This is reporting and analysis, not investment advice. One week of flows is a data point, not a trend.

The week's headlines — hot inflation, a hawkish Fed, an AI sell-off — showed up where it counts: in where investors put their money.

The numbers

U.S. equity funds shed a net $20.5 billion in the week to June 25, their largest weekly outflow since March, Reuters reported from LSEG Lipper data. The selling skewed toward smaller and multi-cap funds, while large-cap funds drew a small net inflow — a sign of rotation, not wholesale flight.
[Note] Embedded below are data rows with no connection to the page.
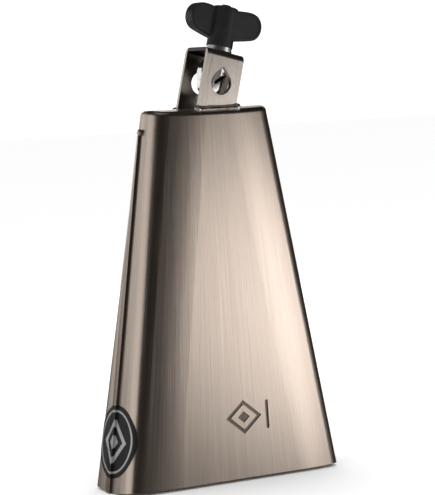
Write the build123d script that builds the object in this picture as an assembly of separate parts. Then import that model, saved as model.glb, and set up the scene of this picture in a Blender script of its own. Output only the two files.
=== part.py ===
from build123d import *
from math import asin, cos, radians, sin, sqrt
import os

# Cowbell with a bracket and a threaded eye that clamps it on a rod.
# Frame in millimetres: origin in the middle of the mouth at its lowest tips, +Z along the bell to its
# closed end, X across the wide face, -Y out of the front face. The functions below work from the faces'
# lower edges, and every piece is raised by SIDE_DIP as it is written.

# --- bell body: two bent shells lapped at the sides ---
BELL_HEIGHT = 203.0  # mouth to the crest of the closed end, an 8 in bell
MOUTH_WIDTH = 140.0
MOUTH_DEPTH = 47.0
END_WIDTH = 75.0  # the same two sizes at the closed end
END_DEPTH = 27.0
MOUTH_CORNER_R = 8.5  # outer bend radius between a face and a side
END_CORNER_R = 10.5
FACE_BLEND_R = 135.0  # beside each bend the face curves gently before it runs flat
FACE_BLEND = 9.5  # degrees that this gentle curve turns
MOUTH_SIDE_R = 85.0  # the sides bow slightly outward
END_SIDE_R = 40.0
SHEET = 1.2

LAP_LENGTH = 4.6  # how far the front shell's edge runs under the rear shell
LAP_STRIP = 6.2  # width of the raised edge strip of the rear shell
LAP_RISE = 1.3  # how far the strip's free edge stands proud, and what is left of that at its other edge
LAP_FEATHER = 0.15
LAP_END_Z = 192.0  # above this the lap is welded shut and dressed flush
LAP_Y_MOUTH = -1.8  # where the strip's free edge runs, at the mouth and at the closed end
LAP_Y_END = 2.6

# --- closed end ---
CROWN_R = 50.0  # the end cap is rolled about an axis along X
END_PLATE = 2.0
END_CAP_RIM = 3.4  # depth of the cap with its turned-down rim
END_CAP_EDGE_R = 2.8

# --- mark pressed into the front face: a plain diamond and a bar ---
MARK_DEPTH = 0.6
MARK_X, MARK_Z = 4.0, 33.5
MARK_WIDTH, MARK_HEIGHT, MARK_STROKE = 23.0, 18.6, 2.1
MARK_BAR_GAP, MARK_BAR_WIDTH = 3.8, 1.9

# --- rod bracket: a strap bent into an upside-down U, welded on with a lean towards +X ---
BRACKET_X, BRACKET_Y = 2.0, 0.8
BRACKET_FOOT_Z = 202.9
BRACKET_LEAN = 14.4
STRAP_WIDTH = 24.0
STRAP = 2.0
STRAP_OUTSIDE = 23.0  # over both ears
STRAP_TOP = 31.3  # above the foot, along the bracket's own axis
STRAP_BEND_R = 3.5
ROD_HOLE_R = 6.15
ROD_HOLE_S = 13.7
ROD_HOLE_BEVEL = 0.4
BOLT_HOLE_R = 3.5
BOLT_Y = -3.0  # the bolt stands a little towards the front ear

# --- eye bolt, M6 ---
EYE_R = 10.0
EYE_S = 18.4
EYE_THICK = 6.0
EYE_FOOT_S = 6.6  # lowest point of the eye's heavy lower end
EYE_FOOT_HALF = 8.6
EYE_FOOT_R = 5.0
EYE_VEE_S = 12.8  # bottom of the 90 degree vee
EYE_OPENING_R = 6.4
EYE_OPENING_S = 20.2
EYE_EDGE_R = 1.0
THREAD_R = 2.95
BOLT_END_S = 57.2

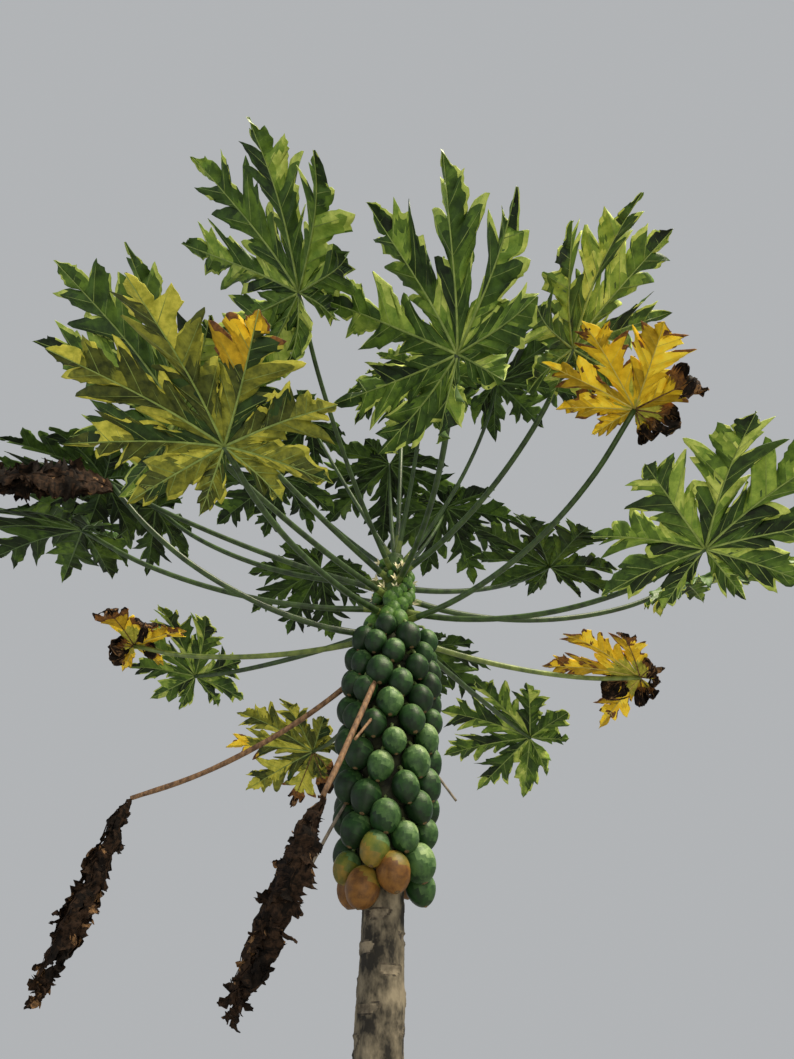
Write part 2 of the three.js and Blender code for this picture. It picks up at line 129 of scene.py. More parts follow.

Money didn't leave the system so much as move to safety: bond funds took in about $7.3 billion, and money-market funds — the closest thing to cash — pulled in roughly $25.7 billion, their biggest week since April, per LSEG Lipper.

What 'risk-off' means

When investors turn cautious, they cut exposure to riskier assets — stocks, especially speculative ones — and shift toward perceived safety: government and high-grade bonds, money-market funds, sometimes gold. Markets call that posture risk-off. Fund flows track that movement week to week, and this week's pattern — out of equities, into cash and bonds — is a textbook defensive tilt.

Why now

Three threads we've tracked converged. Inflation: the Fed's preferred gauge, core PCE, hit 3.4% — its highest since late 2023 — keeping a rate cut off the table and even reviving talk of a hike. A hawkish Fed: policymakers held rates and nudged up their inflation projections, and markets now price meaningful odds of tightening rather than easing. An AI/tech rout: technology funds saw heavy redemptions as investors reassessed sky-high valuations and the cost of the AI build-out — Apple and Microsoft raised hardware prices on surging chip costs, and SoftBank fell sharply on reports of a delayed OpenAI IPO. Bank of America's flow data separately showed its private clients selling stocks for several straight weeks.

The counterpoint

A single week of outflows is noisy. End-of-quarter rebalancing, tax moves and ETF mechanics can all distort the picture, and markets near record highs often see money rotate between sectors rather than exit. Large-cap inflows and the fact that institutions have kept buying dips both argue against panic. As LSEG's analysts put it, investors are "reaching for stability within fixed income" rather than fleeing markets outright.

What it means

The money is going where caution sends it: short-dated bonds and money-market funds, with some flowing to international stocks. Whether this is the start of a "risk-off summer" or a one-week wobble hinges on the data ahead — chiefly the next inflation reading and the Fed's July meeting. For investors, the signal isn't to act on a single week's flows but to check that a portfolio's risk still matches its time horizon. We're reporting the flow data and attributing the analysis, not forecasting the market.